**Information shown**
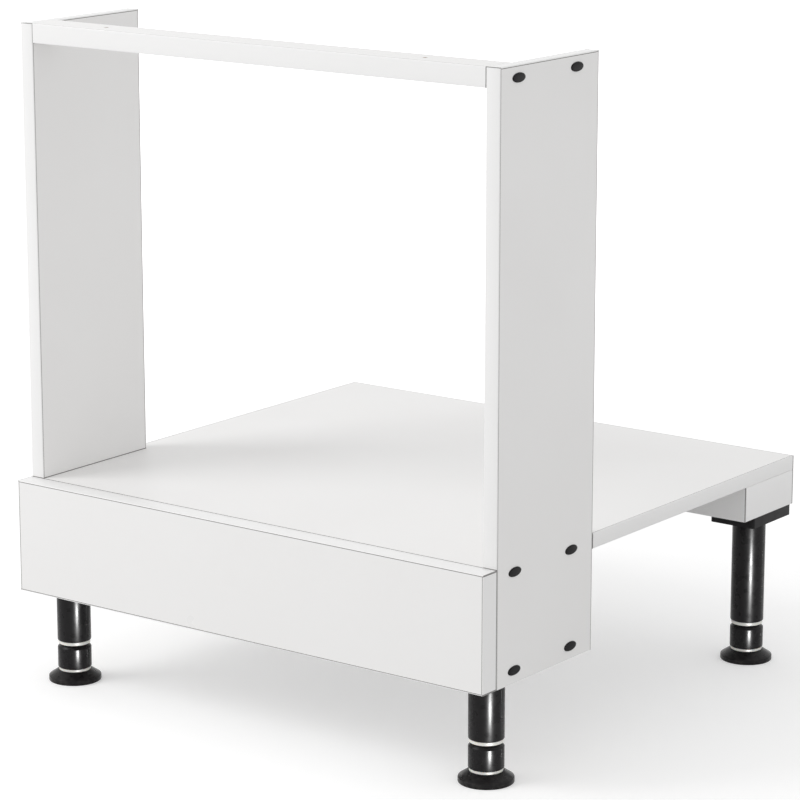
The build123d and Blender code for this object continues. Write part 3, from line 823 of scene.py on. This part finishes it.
# %% Feet
FOOT_RADIUS, RIM_HEIGHT = 28.0, 5.0
RECESS_RADIUS, RECESS = 21.0, 2.0
FOOT_DISC = [(0.0, FOOT_RING_UNDER, 0.0), (LEG_RADIUS, FOOT_RING_UNDER, 0.5),
             (FOOT_RADIUS, RIM_HEIGHT, 1.0), (FOOT_RADIUS, 0.0, 0.6), (RECESS_RADIUS, 0.0, 0.5),
             (RECESS_RADIUS, RECESS, 0.4), (0.0, RECESS, 0.0)]


def joined(name, first, second):
    """The two meshes as one closed mesh."""
    base, tool = put(name, first), put(f"{name} tool", second)
    join = base.modifiers.new("join", "BOOLEAN")
    join.operation, join.solver, join.object = "UNION", "EXACT", tool
    mesh = baked(base)
    for piece in (base, tool):
        bpy.data.objects.remove(piece)
    mesh.name = name
    return mesh


disc = turned("foot disc", FOOT_DISC, False, leg_black)
foot = joined("foot", disc, spindle)
foot.set_sharp_from_angle(angle=SHARP)
keep_place(foot)
print("foot:", len(foot.polygons), "faces")

# %% [markdown]
# Each leg now gets its tube, collar, foot and rings. Each piece hides the node of the frame that it stands
# for, and rides on that node's body, so the collar turns and the foot travels with its ring. The
# four rings under the tubes are one node in the frame, and stay with the carcass.

# %% Placing the legs
tube_rings = []
for leg, axis in AXES.items():
    row = leg.split("_")[0]
    parts = [
        (set_at(f"{leg}_turned_tube", TUBES[row], axis), f"{leg}_leg_tube", "black_plastic", "carcass"),
        (set_at(f"{leg}_turned_collar", collar, axis), f"{leg}_leg_collar", "black_plastic", f"{leg}_collar"),
        (set_at(f"{leg}_threaded_foot", foot, axis), f"{leg}_leg_foot", "black_plastic", f"{leg}_foot"),
        (set_at(f"{leg}_turned_foot_ring", foot_ring, axis), f"{leg}_foot_ring", "pale_nylon", f"{leg}_foot"),
    ]
    for piece, node, slot, body in parts:
        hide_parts(node)
        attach(piece, body)
    tube_rings.append(set_at(f"{leg}_turned_tube_ring", tube_ring, axis))
for piece in tube_rings:
    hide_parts("tube_slip_rings")
    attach(piece, "carcass")
print("legs placed:", len(AXES))

# %% [markdown]
# Oval plastic caps hide the screw heads. Each is pushed into a screw's socket by a short stem. The
# same turning recipe makes a round cap first. A second tree pulls it out to an oval, but not its
# stem, and sets one copy on every screw, turned to face out of its panel.

# %% Cover cap recipe
CAP_LENGTH, CAP_WIDTH = 21.0, 9.5
CAP_DOME = [(0.0, 1.6, 0.0), (1.6, 1.57, 0.0), (2.9, 1.42, 0.0)]
CAP_SHOULDER_IN, CAP_SHOULDER_UP = 0.25, 1.0
CAP_SHARP = math.radians(40)
STEM_STARTS = -0.01 * MM


def cap_outline(stem_radius, stem_length):
    """Half outline of a domed cap of the cap's width, with its stem, in mm."""
    rim = CAP_WIDTH / 2
    return CAP_DOME + [(rim - CAP_SHOULDER_IN, CAP_SHOULDER_UP, 0.7), (rim, 0.0, 0.0),
                       (stem_radius, 0.0, 0.15), (stem_radius, -stem_length, 0.3),
                       (0.0, -stem_length, 0.0)]


def cap_recipe():
    """Pulls a round cap out to an oval and sets a copy of it on every point of the mesh."""
    recipe = Recipe("cover caps", stretch=CAP_LENGTH / CAP_WIDTH, cap=None)
    shape = recipe.node("GeometryNodeObjectInfo", sockets={"Object": recipe.given("cap")}).out("Geometry")
    place = recipe.node("ShaderNodeSeparateXYZ", sockets={0: recipe.node("GeometryNodeInputPosition")})
    above = place.out("Z") > STEM_STARTS
    offset = recipe.node("ShaderNodeCombineXYZ", sockets={"X": place * (recipe.given("stretch") - 1) * above})
    oval = recipe.node("GeometryNodeSetPosition", sockets={"Geometry": shape, "Offset": offset})
    outward = recipe.stored("outward", "FLOAT_VECTOR")
    turn = recipe.node("FunctionNodeAxesToRotation", {"primary_axis": "Z", "secondary_axis": "X"},
                       {"Primary Axis": outward, "Secondary Axis": (0.0, 1.0, 0.0)})
    recipe.end(recipe.node("GeometryNodeInstanceOnPoints",
                           sockets={"Points": recipe.entry, "Instance": oval, "Rotation": turn}))
    return recipe


cover_caps = cap_recipe()
print("cover cap recipe:", ", ".join(cover_caps.keys))

# %% [markdown]
# The places come from the frame: each cap there is a separate island of its node, and the middle of
# the island's box says where the cap sits. Its sign along X says which panel it faces out of.

# %% Setting the caps
SAME_CORNER = 0.001 * MM


def merged(node):
    """A frame node's mesh for editing, with the corners of its loose triangles merged."""
    built = bmesh.new()
    built.from_mesh(frame["nodes"][node].data)
    bmesh.ops.remove_doubles(built, verts=built.verts, dist=SAME_CORNER)
    return built


def islands(node):
    """The lowest and highest corner of each loose part of a frame node."""
    built = merged(node)
    boxes, seen = [], set()
    for first in built.verts:
        if first in seen:
            continue
        part, queue = [], [first]
        seen.add(first)
        while queue:
            vertex = queue.pop()
            part.append(vertex.co.copy())
            for edge in vertex.link_edges:
                other = edge.other_vert(vertex)
                if other not in seen:
                    seen.add(other)
                    queue.append(other)
        lowest = [min(co[axis] for co in part) for axis in (X, Y, Z)]
        highest = [max(co[axis] for co in part) for axis in (X, Y, Z)]
        boxes.append((lowest, highest))
    built.free()
    return boxes


PANEL_FACE = {"left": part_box("left_side_panel")[0][X], "right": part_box("right_side_panel")[1][X]}


def set_caps(node, stem_radius, stem_length):
    """Sets domed caps in the places of a node's plain ones. The stem's sizes are in mm."""
    points, outwards = [], []
    for low, high in islands(node):
        side = "left" if low[X] < 0 else "right"
        points.append((PANEL_FACE[side], (low[Y] + high[Y]) / 2, (low[Z] + high[Z]) / 2))
        outwards.append((float(SIDES[side]), 0.0, 0.0))
    cap = turned("one cap", cap_outline(stem_radius, stem_length), False, cap_black, segments=48)
    shape = bpy.data.objects.new("one cap", cap)
    places = line_mesh(node, points, [], outward=outwards)
    caps = cover_caps.make(f"domed_{node}", places, cap=shape, finish=cap_black)
    bpy.data.objects.remove(shape)
    caps.data.set_sharp_from_angle(angle=CAP_SHARP)
    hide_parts(node)
    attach(caps, "carcass")
    print(caps.name, len(points), "caps,", len(caps.data.polygons), "faces")


set_caps("screw_caps", stem_radius=1.75, stem_length=2.2)
set_caps("link_bore_caps", stem_radius=3.95, stem_length=10.0)

# %% [markdown]
# The leg plates keep the frame's shape, ribs and screw seats, but no moulding has knife-sharp edges.
# A copy of each gets its corners merged, its flat faces joined into one, and a fine bevel on every
# edge that turns by more than 35 degrees.

# %% Softened leg plates
PLATE_BEVEL = 0.5 * MM
FLAT = math.radians(1)


def softened(node, name, width, finish):
    """A copy of a frame node with finely bevelled edges."""
    built = merged(node)
    bmesh.ops.dissolve_limit(built, angle_limit=FLAT, verts=built.verts, edges=built.edges)
    piece = put(name, finished_mesh(built, name, finish))
    bevel = piece.modifiers.new("bevel", "BEVEL")
    bevel.width, bevel.segments, bevel.limit_method = width, 2, "ANGLE"
    bevel.angle_limit, bevel.use_clamp_overlap = SHARP, True
    result = baked(piece)
    piece.modifiers.clear()
    piece.data = result
    return piece


for leg in LEGS:
    node = f"{leg}_leg_plate"
    plate = softened(node, f"{leg}_moulded_plate", PLATE_BEVEL, plate_black)
    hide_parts(node)
    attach(plate, "carcass")
    print(plate.name, len(plate.data.polygons), "faces")

# %% [markdown]
# Screws and brackets are steel with a bright zinc coat. Zinc isn't a mirror: it has a cloudy,
# slightly blue skin, a fine crystal pattern, and faint marks from rolling or turning.

# %% Zinc steel


def zinc(name, crystal, roughness):
    """A zinc coat on steel. crystal is the size of its grains."""
    finish = Finish(name, Metallic=1.0)
    grains = finish.node("ShaderNodeTexVoronoi", sockets={"Vector": finish.place, "Scale": 1 / crystal})
    tone = finish.node("ShaderNodeSeparateXYZ", sockets={0: grains.out("Color")})
    colour = finish.blend(tone, (0.56, 0.58, 0.61, 1), (0.68, 0.69, 0.70, 1))
    stain = finish.step(finish.noise(6 * MM, 3.0), 0.5, 0.8)
    finish.set(Base_Color=finish.blend(stain * 0.3, colour, (0.60, 0.56, 0.46, 1)))
    finish.set(Roughness=tone * 0.10 + finish.noise(3 * MM, 3.0) * 0.15 + (roughness - 0.12))
    finish.set(Normal=finish.bump(finish.noise(0.25 * MM, 2.0, (1.0, 6.0, 6.0)), 0.006 * MM))
    return finish.material


screw_zinc = zinc("zinc screws", 0.8 * MM, 0.32)
bracket_zinc = zinc("zinc brackets", 2.5 * MM, 0.38)
for node in ("carcass_screws", "bearer_screws", "bracket_screws", "front_plate_screws", "rear_plate_screws"):
    dress(node, screw_zinc)
dress("fascia_brackets", bracket_zinc)
print(screw_zinc.name, bracket_zinc.name)

# %% [markdown]
# The dowels are beech. Its grain runs along the dowel: long streaks, and short dark flecks. The
# dowels of the carcass lie along X, those of the fascia along Y.

# %% Beech


def beech(name, stretch):
    """Beech whose grain is drawn out along the axis with the small stretch."""
    finish = Finish(name, Specular_IOR_Level=0.3)
    streak = finish.noise(1.5 * MM, 3.0, stretch)
    fleck = finish.step(finish.noise(0.6 * MM, 2.0, stretch), 0.58, 0.68)
    colour = finish.blend(streak, (0.56, 0.37, 0.20, 1), (0.70, 0.50, 0.30, 1))
    finish.set(Base_Color=finish.blend(fleck * 0.5, colour, (0.36, 0.21, 0.11, 1)))
    finish.set(Roughness=streak * 0.2 + 0.5, Normal=finish.bump(streak, 0.03 * MM))
    return finish.material


dress("carcass_dowels", beech("beech along X", (0.08, 1.0, 1.0)))
dress("fascia_dowels", beech("beech along Y", (1.0, 0.08, 1.0)))
print("dowels dressed")

# %% [markdown]
# The drawing is an exact perspective with its upright lines kept upright, which takes a shifted
# frame. This camera isn't shifted, and looks a little down instead. Its place, turn and lens are
# those whose view comes nearest to the drawn corners: a long lens from the front right, above.

# %% Camera
CAMERA_PLACE = (2.0239, -2.7355, 1.0972)
CAMERA_DOWN, CAMERA_ROUND = 13.198, 36.705
CAMERA_TURN = (math.radians(90 - CAMERA_DOWN), 0.0, math.radians(CAMERA_ROUND))
SENSOR_WIDTH, LENS = 36.0, 147.92

camera = put("camera", bpy.data.cameras.new("camera"))
camera.location, camera.rotation_euler = CAMERA_PLACE, CAMERA_TURN
camera.data.sensor_width, camera.data.lens = SENSOR_WIDTH, LENS
camera.data.clip_start, camera.data.clip_end = 0.1, 100.0
bpy.context.scene.camera = camera
print("camera:", tuple(round(c, 3) for c in camera.location))

# %% [markdown]
# The unit stands on a plain pale floor. The floor takes the shadow as real paint would. Rays from
# the camera also see a little glow on it that lifts it to white, and that grows with the distance,
# so the floor meets the white surroundings without a horizon.

# %% Floor and surroundings
AMBIENT = 0.78
FLOOR_GLOW = 0.32
FLOOR_NEAR, FLOOR_FAR, FLOOR_HALF = 0.8, 2.5, 30.0


def seen_directly(graph):
    """1 for rays from the camera and for mirrored and transmitted ones, 0 for the rest."""
    path = graph.node("ShaderNodeLightPath")
    seen = graph.maths("MAXIMUM", path.out("Is Camera Ray"), path.out("Is Glossy Ray"))
    return graph.maths("MAXIMUM", seen, path.out("Is Transmission Ray"))


def floor_paint():
    """Pale paint, with the glow that the camera sees."""
    finish = Finish("studio floor", Roughness=0.9, Specular_IOR_Level=0.1)
    finish.set(Base_Color=finish.blend(finish.noise(0.4, 3.0), rgb(0.80), rgb(0.79)))
    across = finish.vector_maths("LENGTH", finish.place).out("Value")
    glow = finish.step(across, FLOOR_NEAR, FLOOR_FAR) * (1.0 - FLOOR_GLOW) + FLOOR_GLOW
    glow = finish.blend(glow * seen_directly(finish), rgb(0.0), rgb(1.0))
    finish.set(Emission_Color=glow, Emission_Strength=1.0)
    return finish.material


def flat_square(name, half):
    """A level square round the origin, from its middle out to half on each side."""
    mesh = bpy.data.meshes.new(name)
    corners = [(-half, -half, 0), (half, -half, 0), (half, half, 0), (-half, half, 0)]
    mesh.from_pydata(corners, [], [(0, 1, 2, 3)])
    return mesh


floor = put("studio_floor", flat_square("studio floor", FLOOR_HALF))
floor.data.materials.append(floor_paint())

world = bpy.data.worlds.new("studio")
world.use_nodes = True
bpy.context.scene.world = world
sky = Graph(world.node_tree)
strength = seen_directly(sky) * (1.0 - AMBIENT) + AMBIENT
background = world.node_tree.nodes["Background"]
sky.feed(background.inputs["Strength"], strength)
sky.feed(background.inputs["Color"], rgb(1.0))
bpy.context.scene.view_settings.view_transform = "Standard"
print("floor and surroundings ready")

# %% [markdown]
# A large soft lamp stands at the upper left. It lights the fronts and the tops, and leaves the right
# sides a shade darker, so that white boards on a white ground keep their edges. A narrow lamp puts
# the long highlight on the legs. An upright tube mirrors what stands as far below it as the camera
# stands above it, so this lamp is under the floor. It counts for gloss only, the turned parts of the
# legs above their feet alone receive it, and only the turned parts can shade it. It is far off, so
# that the highlight runs down every leg at the same place.

# %% Lamps
UNIT_MIDDLE = (0.0, 0.0, 0.35)
LEG_MIDDLE = (0.0, 0.0, 0.08)


def lamp(name, place, size, power, target):
    """A rectangular lamp aimed at a point. The camera doesn't see it."""
    light = bpy.data.lights.new(name, "AREA")
    light.shape, light.size, light.size_y, light.energy = "RECTANGLE", size[0], size[1], power
    made = put(name, light)
    made.location = place
    made.rotation_euler = (Vector(target) - Vector(place)).to_track_quat("-Z", "Y").to_euler()
    made.visible_camera = False
    return made


lamp("key", (-2.2, -2.3, 2.7), (1.8, 1.8), 50, UNIT_MIDDLE)
gloss = lamp("leg highlight", (2.92, -1.93, -0.85), (0.15, 0.30), 420, LEG_MIDDLE)
gloss.visible_diffuse = False
turned_parts = bpy.data.collections.new("turned parts")
lit_parts = bpy.data.collections.new("turned parts above the feet")
for piece in bpy.data.objects:
    if piece.type == "MESH" and set(piece.data.materials) & {leg_black, ring_nylon}:
        turned_parts.objects.link(piece)
        if not piece.name.endswith("threaded_foot"):
            lit_parts.objects.link(piece)
gloss.light_linking.receiver_collection = lit_parts
gloss.light_linking.blocker_collection = turned_parts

**What is needed**
Across the data above, how many lines include the word "attach"? Give only the count.

**Response to this exercise**
4